Apropos: „Was nützt ein Stuhl, der toll aussieht, aber unbequem ist?“, sagt Bram und bittet: „Setz dich.“ Jetzt also: Platz nehmen. Das Gefühl: Es ist bequem. Brams Stuhl: Die Lösung eines Problems auf zwei Ebenen: Funktionlität und Schönheit sind eine Verbindung eingegangen. Natürlich ist Schönheit eines dieses Wörter, die – je nach Geschmack – anders „buchstabiert“ werden. Aber Brams Stuhl ist anzusehen, dass er nicht von einem Wolkenkuckucksheimer ausgedacht wurde.

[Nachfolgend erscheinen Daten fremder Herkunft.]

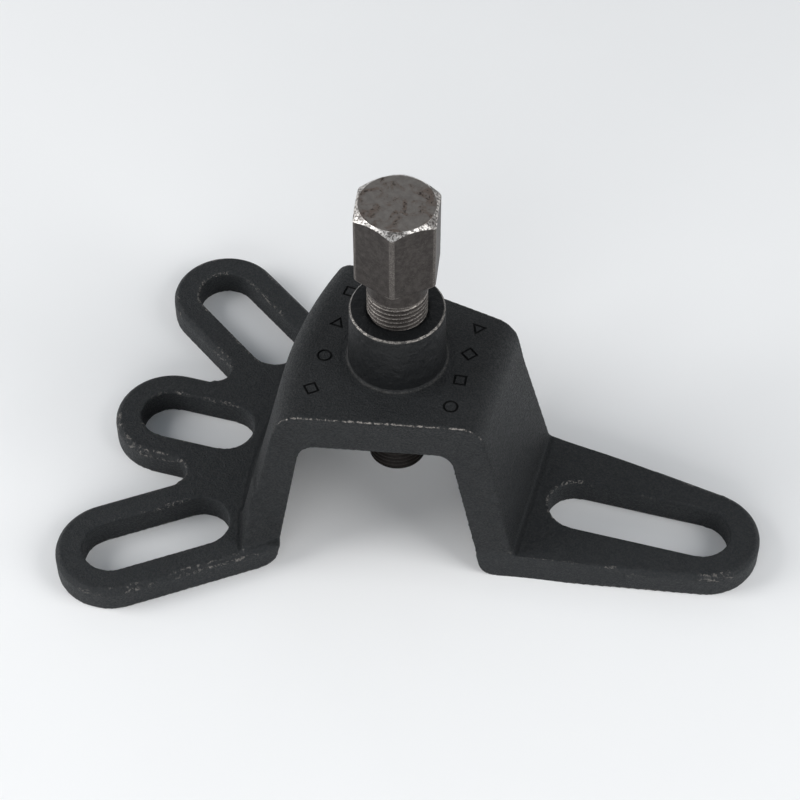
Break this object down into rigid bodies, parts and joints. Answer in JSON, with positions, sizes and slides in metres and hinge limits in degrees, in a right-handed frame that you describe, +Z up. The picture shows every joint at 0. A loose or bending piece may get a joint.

Und: Er wurde ganz bestimmt nicht von eine Wolkenkuckucksheimer gebaut. Jakob hat die Erfahrung, das Knowhow und: den Spaß an der Sache. Da also stehen die beiden in Jakobs Werkstatt – vor ihnen: der Stuhl. Man muss vom Fach sein, um die Vorarbeiten, die Gedankenspiele, die Praxis des Baus zu erklären. Besser, man versucht es gar nicht erst. Es gibt Dinge, die nicht im Alltag versickern. Brams Stuhl gehört dazu. Und die Begeisterung des Duos ebenso.